**WHAT IS BEING ASKED**
Pull out every line with the word "Write".

··· RECORDS SUPPLIED

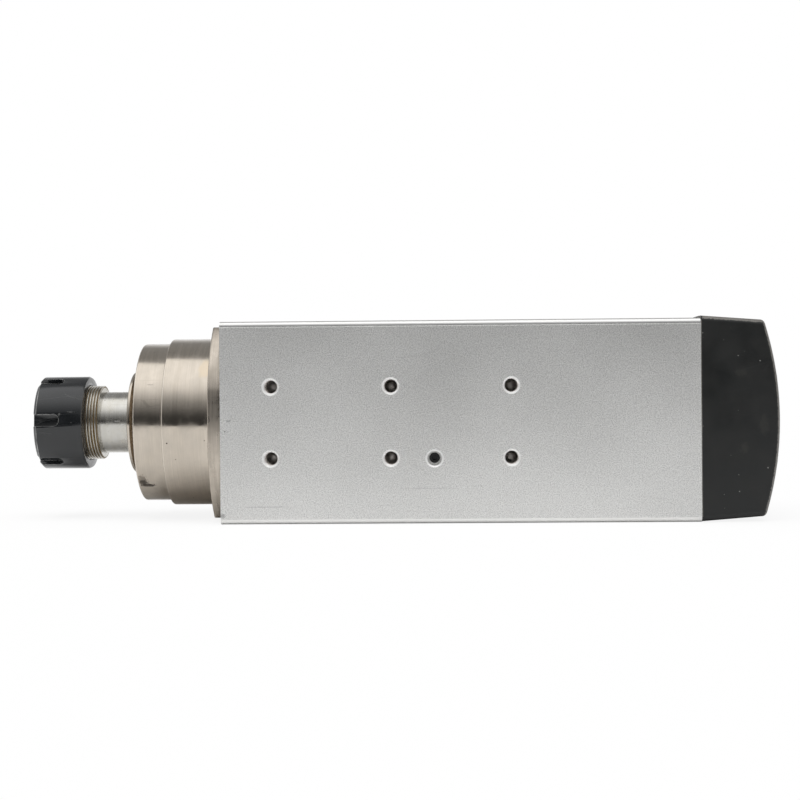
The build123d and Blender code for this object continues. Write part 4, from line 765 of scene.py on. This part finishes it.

······
··· RECORDS SUPPLIED

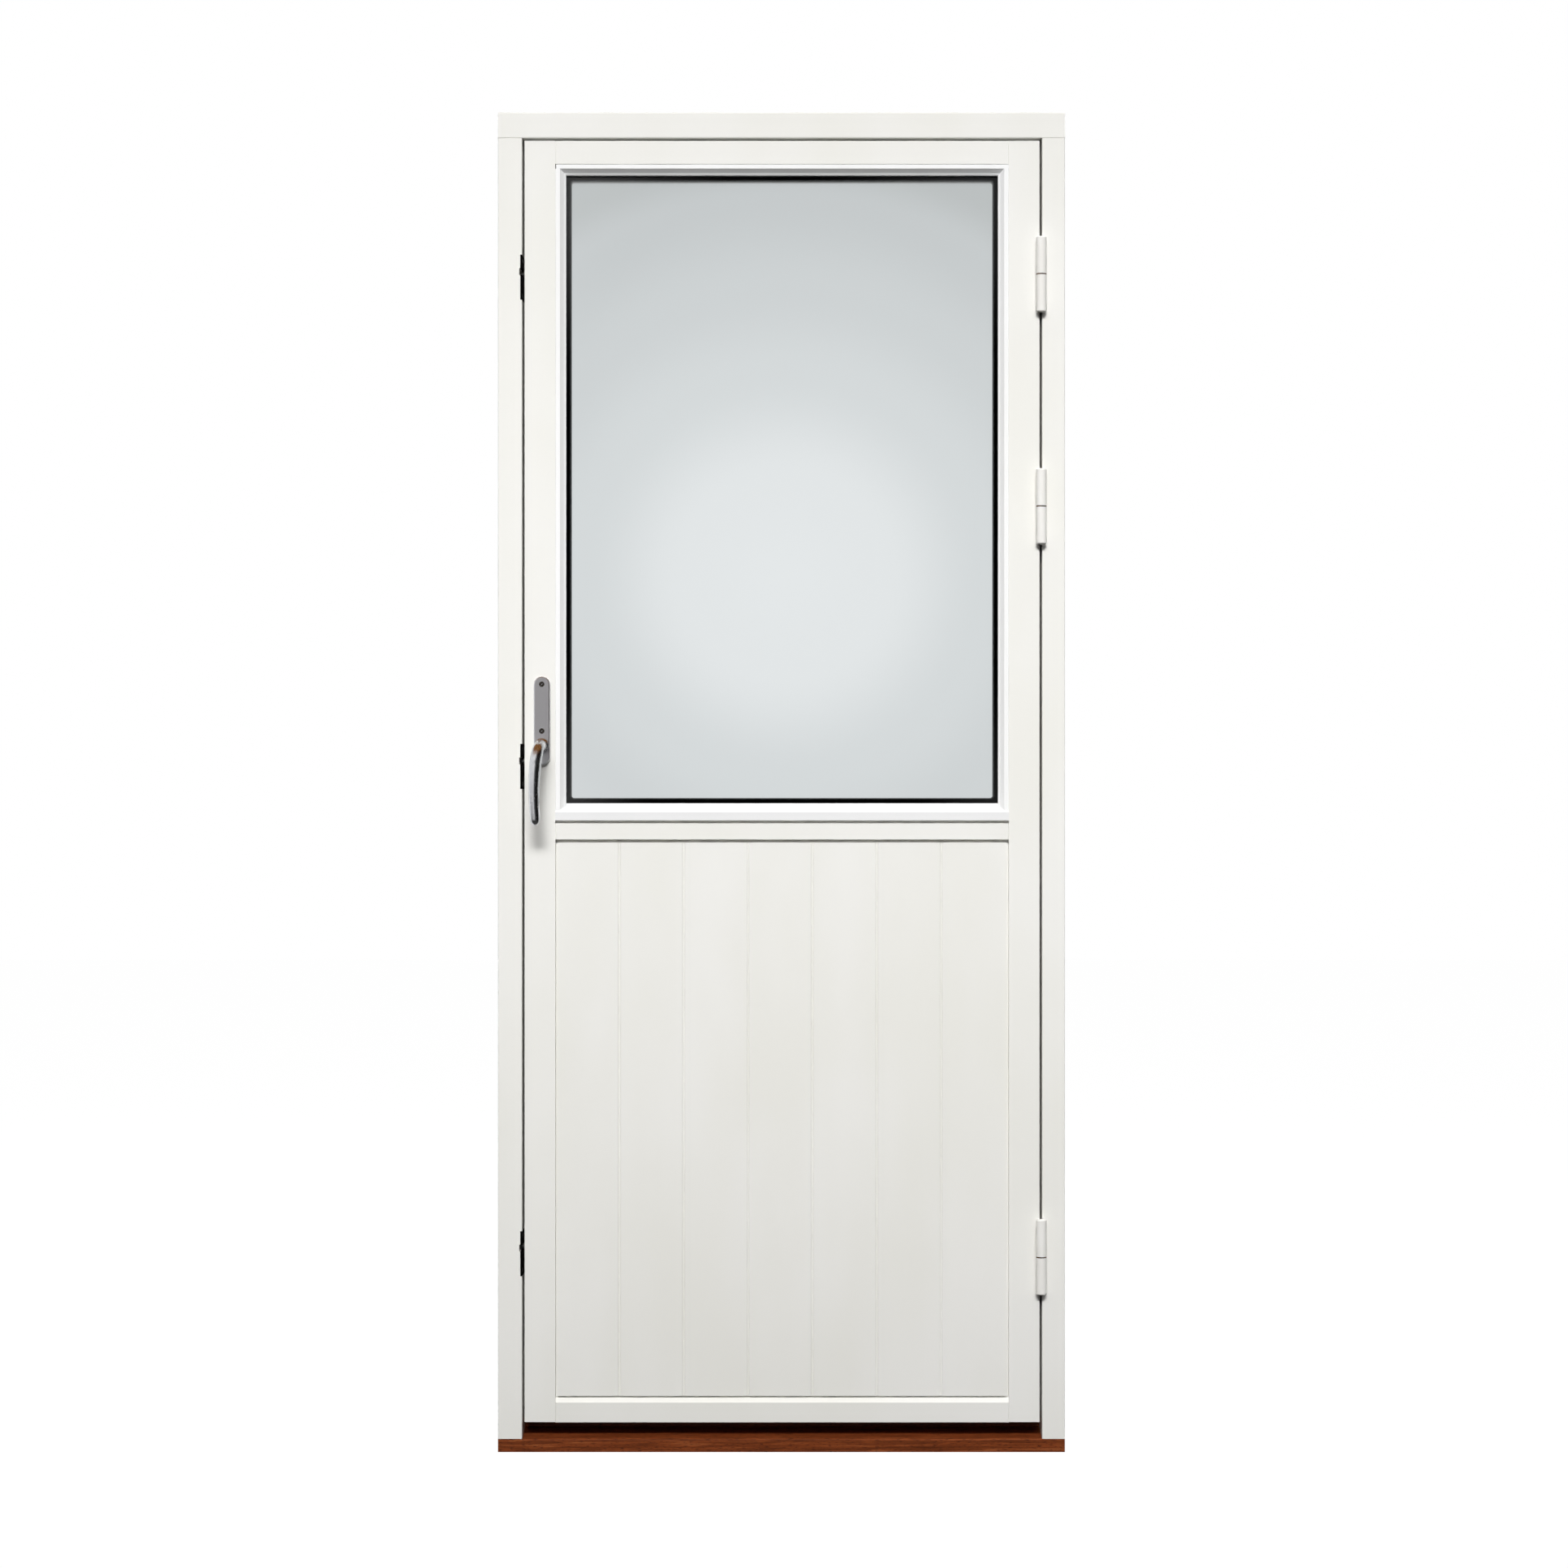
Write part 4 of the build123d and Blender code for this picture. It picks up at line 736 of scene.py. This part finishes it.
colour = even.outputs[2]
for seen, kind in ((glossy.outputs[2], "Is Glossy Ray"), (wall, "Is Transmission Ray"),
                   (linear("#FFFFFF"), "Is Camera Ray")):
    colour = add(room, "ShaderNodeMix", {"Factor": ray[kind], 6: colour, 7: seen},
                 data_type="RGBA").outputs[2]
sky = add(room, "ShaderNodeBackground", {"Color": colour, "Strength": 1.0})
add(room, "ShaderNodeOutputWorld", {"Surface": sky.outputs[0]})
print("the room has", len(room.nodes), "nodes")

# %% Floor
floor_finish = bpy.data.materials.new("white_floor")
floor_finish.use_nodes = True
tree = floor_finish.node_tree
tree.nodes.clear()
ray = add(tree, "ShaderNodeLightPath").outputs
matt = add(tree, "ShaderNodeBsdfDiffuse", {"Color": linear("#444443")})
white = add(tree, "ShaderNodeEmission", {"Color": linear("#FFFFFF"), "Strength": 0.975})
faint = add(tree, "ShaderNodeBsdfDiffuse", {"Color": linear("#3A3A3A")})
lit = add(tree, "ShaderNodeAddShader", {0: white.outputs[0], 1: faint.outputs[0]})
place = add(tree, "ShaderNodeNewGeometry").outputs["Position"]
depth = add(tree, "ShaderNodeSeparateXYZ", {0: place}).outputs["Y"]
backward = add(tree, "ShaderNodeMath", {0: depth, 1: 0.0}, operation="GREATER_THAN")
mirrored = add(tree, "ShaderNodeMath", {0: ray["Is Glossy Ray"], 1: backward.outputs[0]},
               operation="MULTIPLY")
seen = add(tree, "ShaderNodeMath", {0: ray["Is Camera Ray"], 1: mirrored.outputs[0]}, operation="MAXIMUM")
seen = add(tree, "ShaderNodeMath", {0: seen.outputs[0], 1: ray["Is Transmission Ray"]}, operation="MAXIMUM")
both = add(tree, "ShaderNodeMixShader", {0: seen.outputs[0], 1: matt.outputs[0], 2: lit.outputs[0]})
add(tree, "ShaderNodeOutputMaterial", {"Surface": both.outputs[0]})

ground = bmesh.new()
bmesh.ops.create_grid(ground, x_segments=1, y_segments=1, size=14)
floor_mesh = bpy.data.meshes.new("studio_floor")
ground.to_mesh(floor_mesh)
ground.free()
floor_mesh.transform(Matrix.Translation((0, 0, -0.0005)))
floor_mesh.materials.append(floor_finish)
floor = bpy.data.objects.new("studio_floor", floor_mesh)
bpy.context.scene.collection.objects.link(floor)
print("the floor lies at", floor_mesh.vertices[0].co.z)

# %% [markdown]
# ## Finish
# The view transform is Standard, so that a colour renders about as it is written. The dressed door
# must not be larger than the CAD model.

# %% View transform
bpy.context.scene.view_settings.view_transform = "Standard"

······
··· RECORDS SUPPLIED

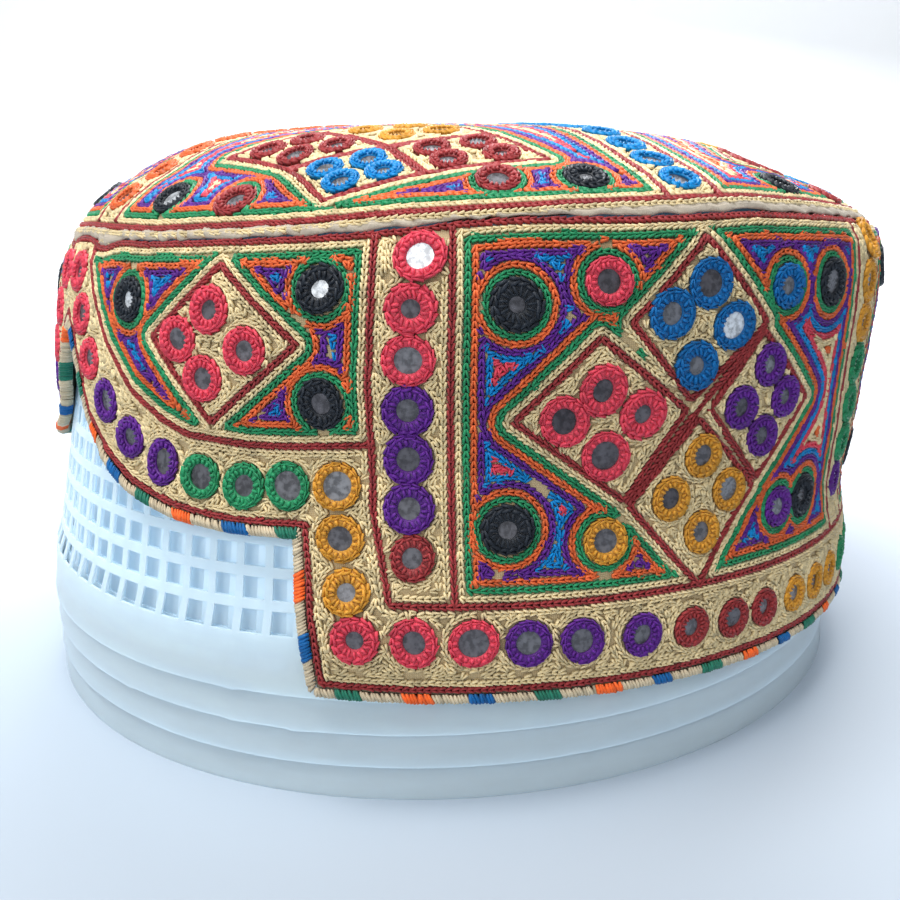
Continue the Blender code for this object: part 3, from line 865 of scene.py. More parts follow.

······

**COMPLETE OUTPUT**
The build123d and Blender code for this object continues. Write part 4, from line 765 of scene.py on. This part finishes it.
Write part 4 of the build123d and Blender code for this picture. It picks up at line 736 of scene.py. This part finishes it.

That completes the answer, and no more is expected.